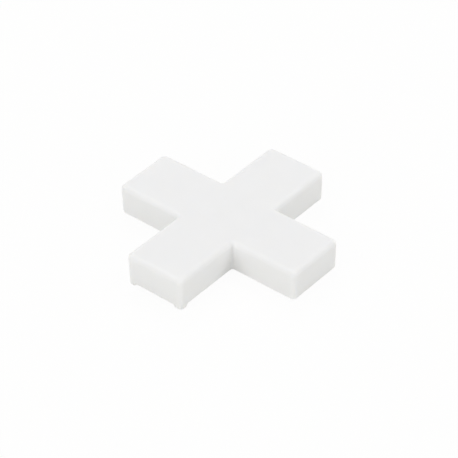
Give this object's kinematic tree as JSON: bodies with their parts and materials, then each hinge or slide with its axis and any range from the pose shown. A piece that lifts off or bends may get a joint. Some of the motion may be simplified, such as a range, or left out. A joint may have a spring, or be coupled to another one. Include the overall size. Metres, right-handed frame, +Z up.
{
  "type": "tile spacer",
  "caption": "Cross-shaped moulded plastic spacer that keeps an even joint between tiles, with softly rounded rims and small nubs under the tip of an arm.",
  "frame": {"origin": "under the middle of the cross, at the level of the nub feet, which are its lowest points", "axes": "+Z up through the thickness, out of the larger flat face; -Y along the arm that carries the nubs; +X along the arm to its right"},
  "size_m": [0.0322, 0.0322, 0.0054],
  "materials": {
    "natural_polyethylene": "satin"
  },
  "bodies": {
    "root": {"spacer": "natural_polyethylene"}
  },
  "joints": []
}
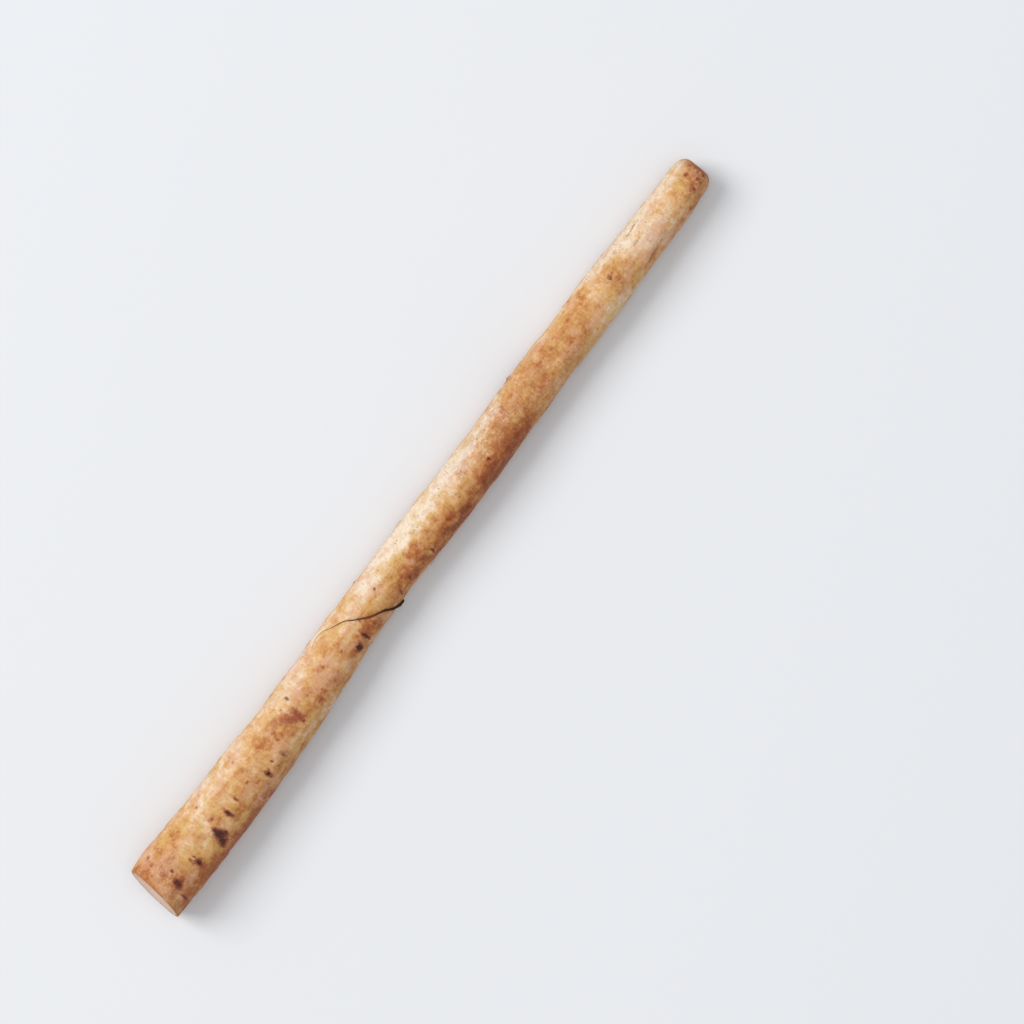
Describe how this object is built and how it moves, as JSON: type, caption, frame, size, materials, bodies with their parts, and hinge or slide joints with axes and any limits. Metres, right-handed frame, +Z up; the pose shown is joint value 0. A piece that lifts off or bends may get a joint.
####
[Challenge]: Using the listing above, reproduce each line without omission.

[Complete answer]:
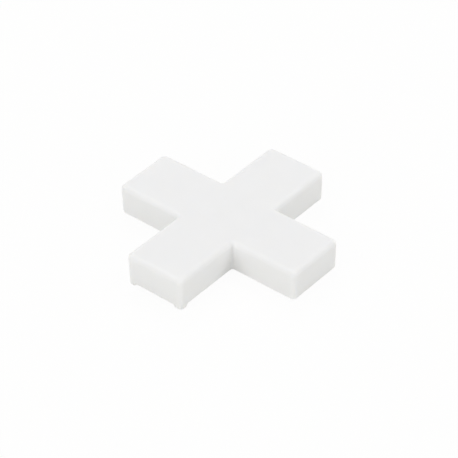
Give this object's kinematic tree as JSON: bodies with their parts and materials, then each hinge or slide with its axis and any range from the pose shown. A piece that lifts off or bends may get a joint. Some of the motion may be simplified, such as a range, or left out. A joint may have a spring, or be coupled to another one. Include the overall size. Metres, right-handed frame, +Z up.
{
  "type": "tile spacer",
  "caption": "Cross-shaped moulded plastic spacer that keeps an even joint between tiles, with softly rounded rims and small nubs under the tip of an arm.",
  "frame": {"origin": "under the middle of the cross, at the level of the nub feet, which are its lowest points", "axes": "+Z up through the thickness, out of the larger flat face; -Y along the arm that carries the nubs; +X along the arm to its right"},
  "size_m": [0.0322, 0.0322, 0.0054],
  "materials": {
    "natural_polyethylene": "satin"
  },
  "bodies": {
    "root": {"spacer": "natural_polyethylene"}
  },
  "joints": []
}
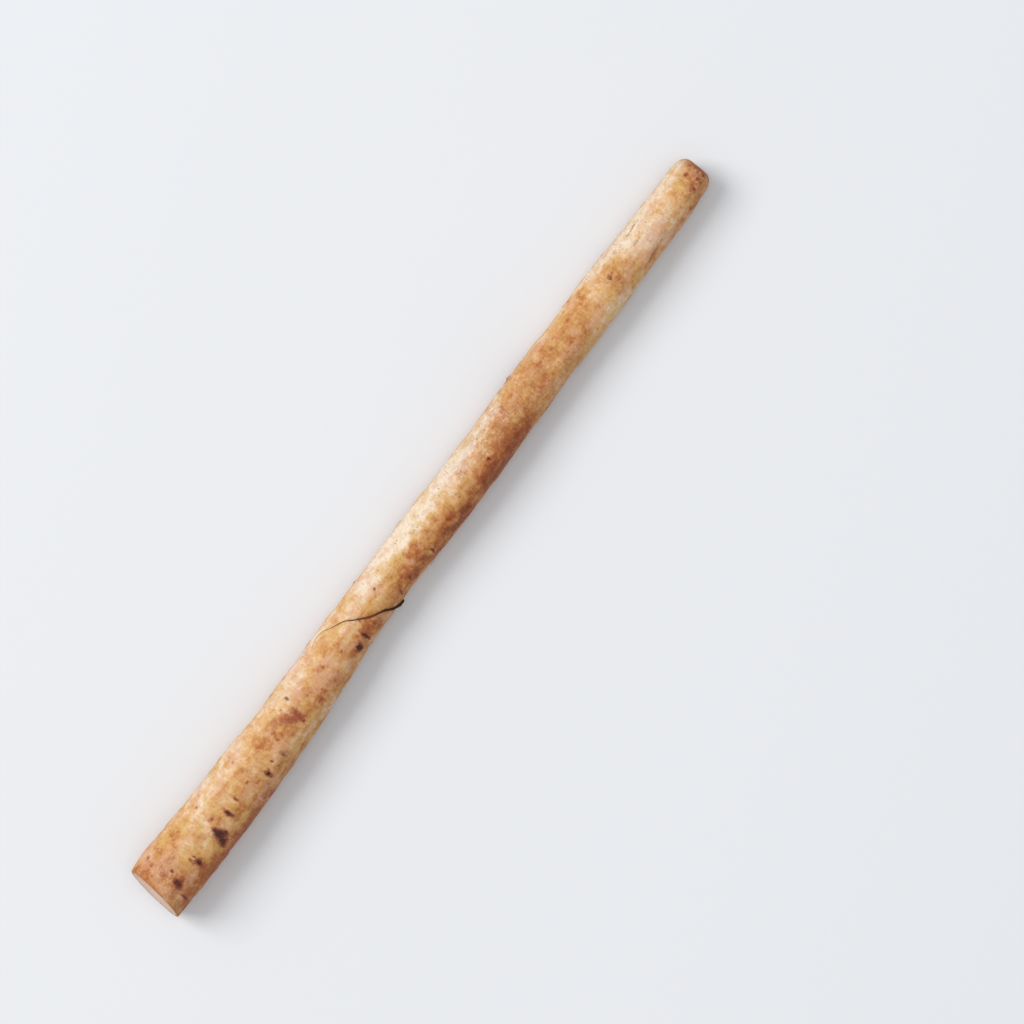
Describe how this object is built and how it moves, as JSON: type, caption, frame, size, materials, bodies with their parts, and hinge or slide joints with axes and any limits. Metres, right-handed frame, +Z up; the pose shown is joint value 0. A piece that lifts off or bends may get a joint.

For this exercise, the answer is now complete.